Can I use a P.O. Box for my registered agent address?
Generally no. Because service of process must be capable of personal delivery, a P.O. box alone is not sufficient for a designated registered agent's address in New York. A physical location where documents can be personally delivered during business hours is required. Virtual offices or mail forwarding services may be acceptable if the address functions as a genuine physical location for that purpose. For businesses managing multiple entities, this requirement must be satisfied for each registered entity.
Can I serve as my own registered agent?
For corporations, an individual who is a resident of New York may be designated as registered agent under BCL § 305. Your address becomes public record, and you must be available during business hours to receive legal documents. However, this approach quickly becomes impractical when managing multiple entities, especially across different states with varying requirements.
What's the scope of registered agent responsibilities?
Registered agents handle service of process, state correspondence, and legal documents. They don't provide legal advice or represent you in court. Their role is to receive and forward documents to you. For multi-entity businesses, having a consistent, reliable process for all entities ensures no critical documents fall through the cracks.
What are New York's biennial statement requirements?

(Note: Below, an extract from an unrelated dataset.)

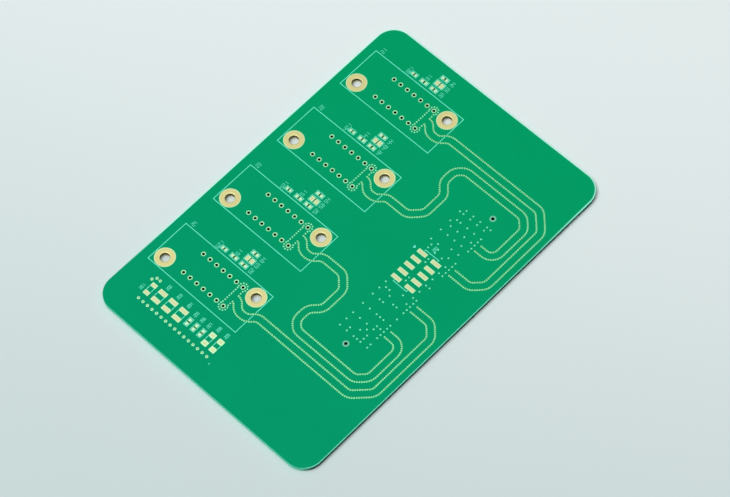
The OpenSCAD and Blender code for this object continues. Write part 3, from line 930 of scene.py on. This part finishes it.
class CIRCUIT_OT_flat_lands(bpy.types.Operator):
    """Shapes the rectangular lands of the chips, the connector and the filter bank"""

    bl_idname = "circuit.flat_lands"
    bl_label = "Flat Lands"

    def execute(self, context):
        sizes, colours = context.scene.board_sizes, context.scene.board_colours
        material = plating(
            "land plating", colours.chip_gold, colours.gold_edge, roughness=0.4,
            wide=colours.land_gold,
        )
        for node in ("connector_pads", "bank_pads", *numbered("chip_pads")):
            shape = bmesh.new()
            for name in ("rim", "wide"):
                shape.verts.layers.float.new(name)
            for solid in solids_of(node):
                add_land(shape, solid, sizes)
            name = node.replace("pads", "lands")
            settle(name, shape, material, "gold_plating", node, smooth=False)
        return {"FINISHED"}


class CIRCUIT_OT_chip_strips(bpy.types.Operator):
    """Lays the narrow bare strip that shows between the two lands of each chip place"""

    bl_idname = "circuit.chip_strips"
    bl_label = "Chip Strips"

    def execute(self, context):
        sizes, colours = context.scene.board_sizes, context.scene.board_colours
        material, tree, shader, place = new_material(
            "bare strip", Roughness=0.6, Specular_IOR_Level=0.03
        )
        grainy(
            tree, shader, place, colours.chip_strip,
            broad=500.0, fine=5000.0, spread=0.1, depth=4e-6,
        )
        shape = bmesh.new()
        for node in ("bank_pads", *numbered("chip_pads")):
            for one, other in combinations(solids_of(node), 2):
                if (other.middle - one.middle).length <= sizes.chip_reach:
                    add_strip(shape, one, other)
        settle("chip_strips", shape, material, "bare_laminate", smooth=False)
        return {"FINISHED"}


class CIRCUIT_OT_legend(bpy.types.Operator):
    """Gives the printed lines and numbers their ink"""

    bl_idname = "circuit.legend"
    bl_label = "Legend"

    def execute(self, context):
        colours = context.scene.board_colours
        material, tree, shader, place = new_material("legend ink", Specular_IOR_Level=0.2)
        grainy(
            tree, shader, place, colours.ink, broad=800.0, fine=5000.0, spread=0.1,
            depth=4e-6, roughness=0.55,
        )
        coat(material, "connector_legend", "bank_legend", *numbered("module_legend"))
        return {"FINISHED"}


class CIRCUIT_OT_stage(bpy.types.Operator):
    """Sets the pale table, the soft light and the camera"""

    bl_idname = "circuit.stage"
    bl_label = "Stage"

    def execute(self, context):
        scene, settings = context.scene, context.scene.stage_settings
        scene.view_settings.view_transform = "Standard"
        self.lay_table(scene, settings)
        self.hang_lamp(scene, settings)
        self.set_camera(scene, settings)
        self.light_sky(scene, settings)
        return {"FINISHED"}

    def lay_table(self, scene, settings):
        """A wide table just below the board, with a painted light falloff that makes it paler
        beyond the first module.
        """
        shape = bmesh.new()
        bmesh.ops.create_grid(shape, x_segments=8, y_segments=8, size=settings.reach)
        bmesh.ops.translate(shape, verts=shape.verts, vec=(0, 0, CAD_LOW.z - TABLE_GAP))
        table = bpy.data.objects.new("table", mesh_of("table", shape))
        scene.collection.objects.link(table)
        material, tree, shader, place = new_material(
            "pale table", Roughness=0.8, Specular_IOR_Level=0.1
        )
        x, y, _ = axes(tree, place)
        lean = -0.4  # turns the painted light falloff from the board's length towards its width
        along = sums(tree, "MULTIPLY_ADD", x, lean, y)
        share = step(tree, along, -settings.falloff_reach, settings.falloff_reach)
        tone = blend(tree, share, settings.table_shaded, settings.table_lit)
        grainy(tree, shader, place, tone, broad=3.0, fine=700.0, spread=0.008)
        table.data.materials.append(material)

    def hang_lamp(self, scene, settings):
        """A broad lamp that looks at the middle of the board."""
        data = bpy.data.lights.new("soft lamp", "AREA")
        data.size = settings.lamp_size
        data.energy = settings.lamp_power
        lamp = bpy.data.objects.new("soft lamp", data)
        lamp.location = settings.lamp_place
        towards = -Vector(settings.lamp_place)
        lamp.rotation_euler = towards.to_track_quat("-Z", "Y").to_euler()
        scene.collection.objects.link(lamp)

    def set_camera(self, scene, settings):
        """A long lens that looks down on the board from its corner by the connector."""
        data = bpy.data.cameras.new("camera")
        data.lens = settings.lens
        data.sensor_width = 36
        data.clip_start, data.clip_end = 0.01, 20
        look = Vector(settings.camera_look).normalized()
        side = look.cross(Vector(settings.camera_up)).normalized()
        turn = Matrix((side, side.cross(look), -look)).transposed()
        camera = bpy.data.objects.new("camera", data)
        place = Matrix.Translation(Vector(settings.camera_place))
        camera.matrix_world = place @ turn.to_4x4()
        scene.collection.objects.link(camera)
        scene.camera = camera

    def light_sky(self, scene, settings):
        """A studio that is brightest overhead."""
        scene.world = bpy.data.worlds.new("studio")
        scene.world.use_nodes = True
        tree = scene.world.node_tree
        background = tree.nodes["Background"].inputs
        background["Color"].default_value = (1, 1, 1, 1)
        _, _, up = axes(tree, put(tree, "TexCoord").outputs["Generated"])
        height = sums(tree, "POWER", sums(tree, "MAXIMUM", up, 0.0), settings.sky_focus)
        light = sums(tree, "MULTIPLY_ADD", height, settings.sky_rise, settings.sky_low)
        feed(tree, light, background["Strength"])


OPERATORS = (
    CIRCUIT_OT_solder_mask,
    CIRCUIT_OT_laminate,
    CIRCUIT_OT_screw_lands,
    CIRCUIT_OT_pin_lands,
    CIRCUIT_OT_flat_lands,
    CIRCUIT_OT_chip_strips,
    CIRCUIT_OT_field_vias,
    CIRCUIT_OT_bank_vias,
    CIRCUIT_OT_via_fences,
    CIRCUIT_OT_fence_webs,
    CIRCUIT_OT_legend,
    CIRCUIT_OT_stage,
)


class CIRCUIT_PT_board(bpy.types.Panel):
    """Lists the operators that finish the board"""

    bl_label = "Circuit Board"
    bl_idname = "CIRCUIT_PT_board"
    bl_space_type = "VIEW_3D"
    bl_region_type = "UI"
    bl_category = "Circuit Board"

    def draw(self, context):
        for each in OPERATORS:
            self.layout.operator(each.bl_idname)


CLASSES = (BoardColours, BoardSizes, StageSettings, *OPERATORS, CIRCUIT_PT_board)


def register():
    """Registers the classes and hangs the settings on the scene."""
    for each in CLASSES:
        bpy.utils.register_class(each)
    bpy.types.Scene.board_colours = PointerProperty(type=BoardColours)
    bpy.types.Scene.board_sizes = PointerProperty(type=BoardSizes)
    bpy.types.Scene.stage_settings = PointerProperty(type=StageSettings)


def unregister():
    """Takes the settings and classes away again."""
    del bpy.types.Scene.stage_settings
    del bpy.types.Scene.board_sizes
    del bpy.types.Scene.board_colours
    for each in reversed(CLASSES):
        bpy.utils.unregister_class(each)


def main():
    """Finishes the board from its first layer to the stage."""
    register()
    make_grain()
    make_edge_distance()
    for each in OPERATORS:
        family, name = each.bl_idname.split(".")
        getattr(getattr(bpy.ops, family), name)()


if __name__ == "__main__":
    main()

Domestic and foreign corporations and LLCs subject to the Business Corporation Law or LLC Law must file biennial statements with the NY DOS. The filing fee is $9, and statements can be filed electronically through the NY DOS e-biennial filing system. The filing period corresponds to the calendar month in which the entity's original formation or authorization document was filed, occurring biennially. Failure to file results in "past due" status on DOS records but does not trigger immediate administrative dissolution.